Why Battlefield 6’s PC Crossplay Decision Is Brain-Dead

And why aim assist is basically a built-in cheat

The Battlefield 6 open beta has given players a first taste of what’s coming — and for PC players, it’s also given us a taste of DICE’s baffling, frustrating matchmaking philosophy. The problem? There’s no way to turn off crossplay on PC, and that’s a brain-dead decision.

The Excuse From DICE

DICE’s reasoning is that “PC crossplay” just means lumping all PC players together, regardless of whether they’re on Steam, Epic, or EA App. In other words, since you’re “only” fighting other PC players, the toggle is “unnecessary.”

That’s cute. But it’s also completely missing the point.

The moment you let console players into PC lobbies — whether intentionally or as a fallback during low player counts — you’ve invited aim assist into the equation. And aim assist is not some mild little helper. In modern shooters, it’s a full-blown lock-on mechanic dressed up as accessibility. You can try to sugarcoat it all you want, but in a game where milliseconds matter, aim assist is a built-in cheat.

Aim Assist: The Elephant in the Room

PC players are tired of pretending that aim assist is just “compensating” for the disadvantages of a thumbstick. The fact is, in the right hands, aim assist outperforms raw mouse aim in close-quarters fights. It tracks through smoke, it magnetizes to targets, and it can sometimes “snap” to enemies faster than a skilled human reaction.

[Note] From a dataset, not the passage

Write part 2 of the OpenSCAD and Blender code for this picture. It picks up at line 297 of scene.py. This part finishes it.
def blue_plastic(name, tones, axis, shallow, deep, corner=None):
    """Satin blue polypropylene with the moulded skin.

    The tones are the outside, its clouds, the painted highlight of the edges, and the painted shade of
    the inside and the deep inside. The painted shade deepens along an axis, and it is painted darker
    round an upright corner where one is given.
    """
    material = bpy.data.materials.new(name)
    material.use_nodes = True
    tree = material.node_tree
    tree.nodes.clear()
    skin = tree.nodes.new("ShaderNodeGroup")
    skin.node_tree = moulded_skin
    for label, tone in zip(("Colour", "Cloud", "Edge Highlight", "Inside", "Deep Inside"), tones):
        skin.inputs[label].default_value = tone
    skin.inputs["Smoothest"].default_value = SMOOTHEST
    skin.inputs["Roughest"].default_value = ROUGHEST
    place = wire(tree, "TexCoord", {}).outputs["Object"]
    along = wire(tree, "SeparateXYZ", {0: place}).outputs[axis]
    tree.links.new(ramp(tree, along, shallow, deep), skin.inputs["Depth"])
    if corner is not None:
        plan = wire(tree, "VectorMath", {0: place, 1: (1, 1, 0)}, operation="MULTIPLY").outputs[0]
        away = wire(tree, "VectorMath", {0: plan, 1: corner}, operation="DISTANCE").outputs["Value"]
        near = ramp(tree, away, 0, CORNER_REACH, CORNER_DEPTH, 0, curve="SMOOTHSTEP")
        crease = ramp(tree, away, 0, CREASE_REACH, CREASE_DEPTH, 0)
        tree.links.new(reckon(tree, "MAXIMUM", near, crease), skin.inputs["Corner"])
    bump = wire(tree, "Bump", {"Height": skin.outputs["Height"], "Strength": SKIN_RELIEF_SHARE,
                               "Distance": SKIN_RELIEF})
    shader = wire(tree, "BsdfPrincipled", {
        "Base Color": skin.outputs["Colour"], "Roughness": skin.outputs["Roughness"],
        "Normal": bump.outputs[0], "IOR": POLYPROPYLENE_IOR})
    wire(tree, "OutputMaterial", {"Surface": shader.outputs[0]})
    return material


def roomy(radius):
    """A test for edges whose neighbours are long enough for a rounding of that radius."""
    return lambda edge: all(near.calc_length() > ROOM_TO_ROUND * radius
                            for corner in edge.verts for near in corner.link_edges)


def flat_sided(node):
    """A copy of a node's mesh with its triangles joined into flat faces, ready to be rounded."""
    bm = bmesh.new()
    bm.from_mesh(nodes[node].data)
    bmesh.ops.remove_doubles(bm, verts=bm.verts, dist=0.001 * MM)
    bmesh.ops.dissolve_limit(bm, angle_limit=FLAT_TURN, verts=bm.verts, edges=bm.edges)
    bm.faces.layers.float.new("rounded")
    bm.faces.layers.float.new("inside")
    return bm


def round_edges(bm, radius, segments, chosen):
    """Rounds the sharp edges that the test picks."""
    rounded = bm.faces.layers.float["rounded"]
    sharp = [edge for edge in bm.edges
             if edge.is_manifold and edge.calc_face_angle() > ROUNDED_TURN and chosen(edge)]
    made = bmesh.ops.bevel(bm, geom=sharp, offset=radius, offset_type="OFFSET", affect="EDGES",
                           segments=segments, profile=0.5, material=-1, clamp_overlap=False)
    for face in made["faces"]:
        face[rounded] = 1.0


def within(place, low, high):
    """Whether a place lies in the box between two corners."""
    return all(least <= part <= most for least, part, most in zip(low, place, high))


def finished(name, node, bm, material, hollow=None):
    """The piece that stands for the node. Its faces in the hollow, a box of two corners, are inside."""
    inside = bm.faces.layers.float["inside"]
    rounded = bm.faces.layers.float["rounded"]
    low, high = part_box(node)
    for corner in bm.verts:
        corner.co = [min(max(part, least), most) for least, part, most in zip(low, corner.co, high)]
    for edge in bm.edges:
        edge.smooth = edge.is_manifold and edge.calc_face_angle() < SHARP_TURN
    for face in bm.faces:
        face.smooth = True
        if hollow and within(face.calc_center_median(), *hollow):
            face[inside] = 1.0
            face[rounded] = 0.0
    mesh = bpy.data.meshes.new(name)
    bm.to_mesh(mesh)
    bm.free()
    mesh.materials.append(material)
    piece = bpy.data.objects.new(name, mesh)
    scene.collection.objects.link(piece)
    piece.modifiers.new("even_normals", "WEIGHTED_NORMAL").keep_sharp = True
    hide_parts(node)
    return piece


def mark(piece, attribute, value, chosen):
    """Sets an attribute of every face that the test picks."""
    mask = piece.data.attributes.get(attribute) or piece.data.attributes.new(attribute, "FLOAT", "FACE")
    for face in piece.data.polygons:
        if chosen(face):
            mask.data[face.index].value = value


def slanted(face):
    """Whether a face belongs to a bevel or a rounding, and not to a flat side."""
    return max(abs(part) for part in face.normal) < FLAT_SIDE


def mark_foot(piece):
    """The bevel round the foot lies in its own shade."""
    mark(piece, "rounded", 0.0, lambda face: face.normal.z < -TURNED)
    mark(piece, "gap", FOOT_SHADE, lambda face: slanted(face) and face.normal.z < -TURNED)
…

In a competitive FPS like Battlefield, that’s not just an accessibility feature — it’s an unfair mechanical advantage.

And here’s the kicker: with PC crossplay stuck in the “always on” position, there’s no way for players who don’t want to play against aim assist users to avoid it. You’re forced into it.

Population Excuses Don’t Cut It

DICE and other studios love to say they keep crossplay mandatory on PC to “maintain healthy matchmaking populations.” Translation:

“We’d rather you get stomped by aim-assisted console sweats than wait an extra 30 seconds for a match.”

It’s lazy. Battlefield is a franchise with millions of sales, and if your matchmaking can’t survive a toggle in a AAA title, that’s a problem with your matchmaking design, not the players asking for fair lobbies.

The Slippery Slope

Leaving the option out in the beta is bad enough, but it sets a precedent for launch, and once it’s baked into the final game, history tells us DICE will never add it. That means every PC player who wants a level playing field will either have to put up with aim assist or stop playing altogether.

The Fix Is Obvious

This isn’t complicated:

  • Add a simple “Crossplay: On/Off” toggle for PC, just like consoles get.

  • Let PC players decide if they want to mix with console lobbies.

  • Be transparent about matchmaking trade-offs — if queue times are longer, so be it. At least we’d have a choice.

Final Thoughts

Battlefield has always been about epic combined-arms warfare, not unfair input advantages. Forcing PC players into lobbies where built-in aim hacks are part of the controller meta is not just frustrating — it’s insulting.

DICE, give us the toggle. Let us choose the battlefield we fight on. Until then, every headshot from a console player will feel just a little too sticky.